Antoine Courcelle-Labrousse, représentant de l’IFC (Banque mondiale), premier sponsor du projet, le rappellera sans management. Trop de règlements exaspèrent les milieux d’affaires. Et d’ajouter que selon les estimations du FMI, la complexité des procédures et l’excès de formalisme sont responsables du tiers du secteur informel dans le pays. Cette même chape administrative est tenue pour responsable de l’opacité dans le secteur privé. Et, last but not least, cela coûte cher à l’entreprise ainsi qu’à l’Etat. L’entreprise perd en compétitivité et l’Etat en PIB. C’est un jeu “perdant-perdant“.
Le réalisme a enfin prévalu et l’administration accepte d’opérer avec expertise conviant le secteur privé à se prononcer sur la question.
Un planning précis, le principe des trois listes
A partir des 1.100 procédures dans le viseur du projet, on doit aboutir à trois listes. La première serait celle des procédures qui passibles de la guillotine, c’est-à-dire qui seront abandonnées.
La deuxième comprend les procédures qui seront modifiées, alors que la troisième comportera celles qui seront conservées mais légèrement améliorées.
Une première phase a déjà été accomplie par l’administration. En effet, celle-ci a arrêté une liste de deux cents procédures contraignantes. De même que l’expliquera Majdi Hassen, chef du projet à l’IACE, les entreprises sont sondées pour voir si elles agréent la liste des deux cents ou si on se retrouve avec un chiffre différent. Le principe est que trois entreprise au moins doivent déclarer une procédure comme contraignante pour qu’elle soit acceptée comme telle.
Enfin, toute la consultation nationale se terminera fun mai prochain avec un ensemble de recommandations qui va dans l’esprit des trois listes. Et de même que l’affirmera Anouar Ben Khelifa, secrétaire d’Etat auprès du chef du gouvernement chargé de la Gouvernance et de la Fonction publique, l’administration statuera sur la question à la fin du mois de septembre. Le planning a l’air de tenir la route.
La guillotine ou le rabot, le benchmark international
Prévenant et pondéré, Ahmed Bouzguenda, président de l’IACE, oscillera entre l’usage de la guillotine et le recours au rabot pour évoquer l’abandon des procédures contraignantes, rappelant bien que les pays qui ont procédé à ce genre de simplification ont gagné en performance. C’est bien de guillotine qu’il s’agit, appuiera plaisamment Pierre Cambernous, ambassadeur de Suisse, qui parlera de l’expérience de son pays, au demeurant autre sponsor du projet.
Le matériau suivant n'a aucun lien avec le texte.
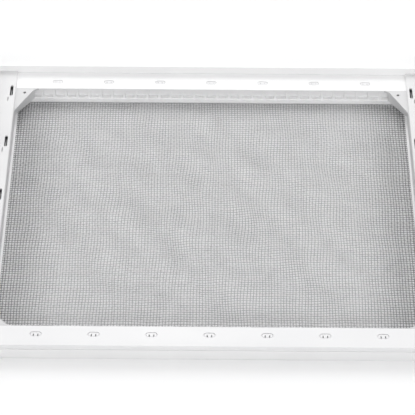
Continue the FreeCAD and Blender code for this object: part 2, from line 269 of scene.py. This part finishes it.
def wire_tube(start, along, crossings, first_phase):
    """The points of one crimped wire: a tube whose axis waves up and down past the crossing wires.

    first_phase is 1 where the wire goes over the first crossing and -1 where it goes under it.
    """
    steps = np.arange(crossings * STEPS_PER_PITCH + 1) * WIRE_PITCH / STEPS_PER_PITCH
    distance = np.concatenate(([-TAIL], steps, [steps[-1] + TAIL]))
    centre = start + np.outer(distance, along)
    centre[:, 2] += first_phase * WIRE_RADIUS * np.cos(np.pi * distance / WIRE_PITCH)
    angle = 2 * np.pi * np.arange(WIRE_SIDES) / WIRE_SIDES
    up = np.array([0.0, 0.0, 1.0])
    ring = np.outer(np.cos(angle), np.cross(along, up)) + np.outer(np.sin(angle), up)
    return (centre[:, None, :] + WIRE_RADIUS * ring[None, :, :]).reshape(-1, 3)


def tube_faces(rings, first):
    """The faces of a tube of that many rings whose points start at that index, with closed ends."""
    k = np.arange(WIRE_SIDES)
    after = (k + 1) % WIRE_SIDES
    low = first + WIRE_SIDES * np.arange(rings - 1)[:, None]
    sides = np.stack([low + k, low + after, low + after + WIRE_SIDES, low + k + WIRE_SIDES], axis=-1)
    last = first + WIRE_SIDES * (rings - 1)
    return sides.reshape(-1, 4).tolist() + [(first + k[::-1]).tolist(), (last + k).tolist()]


def mesh_piece(name, points, faces, material):
    """A new object in the scene, with one mesh and one material."""
    mesh = bpy.data.meshes.new(name)
    mesh.from_pydata(points, [], faces)
    mesh.materials.append(material)
    piece = bpy.data.objects.new(name, mesh)
    bpy.context.scene.collection.objects.link(piece)
    return piece


def weave(name, node, axis, parity, material):
    """The wires of one direction, in a few pieces so that no mesh grows too large."""
    low, high = (np.array(corner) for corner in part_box(node))
    along = np.eye(3)[axis]
    across = np.eye(3)[1 - axis]
    count = round(((high - low) @ across - 2 * WIRE_RADIUS) / WIRE_PITCH) + 1
    crossings = round(((high - low) @ along - 2 * TAIL) / WIRE_PITCH)
    first = low + along * TAIL + across * WIRE_RADIUS
    first[2] = WEAVE_Z
    chance = np.random.default_rng(7 + axis)
    jitter = chance.uniform(-WIRE_JITTER, WIRE_JITTER, count)
    for part, wires in enumerate(np.array_split(np.arange(count), WIRE_PARTS)):
        points = []
        faces = []
        for i in wires:
            start = first + across * (i * WIRE_PITCH + jitter[i])
            tube = wire_tube(start, along, crossings, 1 if (i + parity) % 2 == 0 else -1)
            faces += tube_faces(len(tube) // WIRE_SIDES, len(points) * len(tube))
            points.append(tube)
        placed = drift(np.concatenate(points), low, high)
        piece = mesh_piece(f"{name}_{part + 1}", placed.tolist(), faces, material)
        piece.data.shade_smooth()
        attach(piece, BODY)
        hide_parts(node)


LONG_LOW, LONG_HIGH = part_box("screen_long_wires")
CROSS_LOW, CROSS_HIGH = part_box("screen_cross_wires")
TAIL = LONG_HIGH.x - CROSS_HIGH.x + WIRE_RADIUS
WEAVE_Z = 0.5 * (LONG_LOW.z + CROSS_HIGH.z)


# ---------------------------------------------------------------- studio

def make_floor():
    """A wide, pale, matt floor under the object."""
    material, tree, shader = new_material("studio_floor")
    tone = noise(tree, 3.0, 2.0)
    base = blend_colours(tree, ranged(tree, tone, 0.0, 1.0), (0.96, 0.96, 0.96), (0.95, 0.95, 0.955))
    tree.links.new(base, shader.inputs["Base Color"])
    shader.inputs["Roughness"].default_value = 0.9
    shader.inputs["Specular IOR Level"].default_value = 0.1
    half = FLOOR_SIZE / 2
    corners = [(-half, -half, 0), (half, -half, 0), (half, half, 0), (-half, half, 0)]
    floor = mesh_piece("studio_floor", corners, [(0, 1, 2, 3)], material)
    floor.location.z = cad_bounds[0][2]


def softbox(name, turn, height, distance, size, power):
    """A round area light that looks at the object. Turn is 0 in front, 90 on the right and 180 behind."""
    light = bpy.data.lights.new(name, "AREA")
    light.shape = "DISK"
    light.size = size
    light.energy = power
    level = math.cos(math.radians(height))
    out = Vector(
        (
            level * math.sin(math.radians(turn)),
            -level * math.cos(math.radians(turn)),
            math.sin(math.radians(height)),
        )
    )
    lamp = bpy.data.objects.new(name, light)
    lamp.location = out * distance
    lamp.rotation_euler = out.to_track_quat("Z", "Y").to_euler()
    bpy.context.scene.collection.objects.link(lamp)


def make_light():
    """An even white sky, and the softboxes."""
    world = bpy.data.worlds.new("studio")
    world.use_nodes = True
    background = world.node_tree.nodes["Background"]
    background.inputs["Color"].default_value = (1.0, 1.0, 1.0, 1.0)
    background.inputs["Strength"].default_value = WORLD_STRENGTH
    bpy.context.scene.world = world
    for box in SOFTBOXES:
        softbox(*box)


def make_camera():
    """A camera whose turn is given as pitch below the horizon, yaw to the right and roll."""
    forward = Vector(
        (
            math.sin(CAMERA_YAW) * math.cos(CAMERA_PITCH),
            math.cos(CAMERA_YAW) * math.cos(CAMERA_PITCH),
            -math.sin(CAMERA_PITCH),
        )
    )
    level = Vector((math.cos(CAMERA_YAW), -math.sin(CAMERA_YAW), 0.0))
    upward = level.cross(forward)
    right = level * math.cos(CAMERA_ROLL) + upward * math.sin(CAMERA_ROLL)
    up = upward * math.cos(CAMERA_ROLL) - level * math.sin(CAMERA_ROLL)
    data = bpy.data.cameras.new("camera")
    data.lens = LENS_MM
    data.sensor_width = SENSOR_MM
    data.clip_end = 100.0
    camera = bpy.data.objects.new("camera", data)
    turn = Matrix((right, up, -forward)).transposed().to_4x4()
    camera.matrix_world = Matrix.Translation(CAMERA_PLACE) @ turn
    bpy.context.scene.collection.objects.link(camera)
    bpy.context.scene.camera = camera


def main():
    materials = make_materials()
    dress_cad_nodes(materials)
    weave("woven_long_wires", "screen_long_wires", 0, 0, materials["screen_wire"])
    weave("woven_cross_wires", "screen_cross_wires", 1, 1, materials["screen_wire"])
    make_floor()
    make_light()
    make_camera()
    bpy.context.scene.view_settings.view_transform = "Standard"


main()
Walid Bel Haj Amor, V/P de l’IACE, confirmera bien qu’il faut user de guillotine. Ce n’est pas d’un acharnement contre la bureaucratie et ses méfaits dont il faut procéder mais du benchmarking qu’il a réalisé à partir d’expériences aussi riches et efficaces que celles de la Suède ou de la Corée du Sud.
De même qu’il le démontrera, l’expérience coréenne qui a inspiré le projet tunisien est fort édifiante. Les lois pesantes ont bel et bien été passées à la guillotine.
Le principe est simple: “toute formalité est suspecte jusqu’à ce que son efficacité soit prouvée“. Ce qu’il faut voir, c’est le temps de concrétisation d’un investissement. Plus ce temps est court et plus les procédures confortent l’effet d’appel et d’attractivité d’un pays.
En bout de course, en simplifiant on réactive la concurrence et donc le dynamisme de l’économie. Et cela se calcule. Les Coréens ont en effet chiffré le retour sur investissement de ce travail de simplification. Et cela s’est avéré payant.
Ahmed Bouzguenda dira qu’au bout du compte, il s’agit d’inverser la perception négative de l’administration par les chefs d’entreprise afin de purger le climat d’affaires dans le pays. Et Anouar Ben Khelifa, secrétaire d’Etat, de confirmer que cela mérite bien que l’on taille dans le vif. Alors, ce sera la guillotine!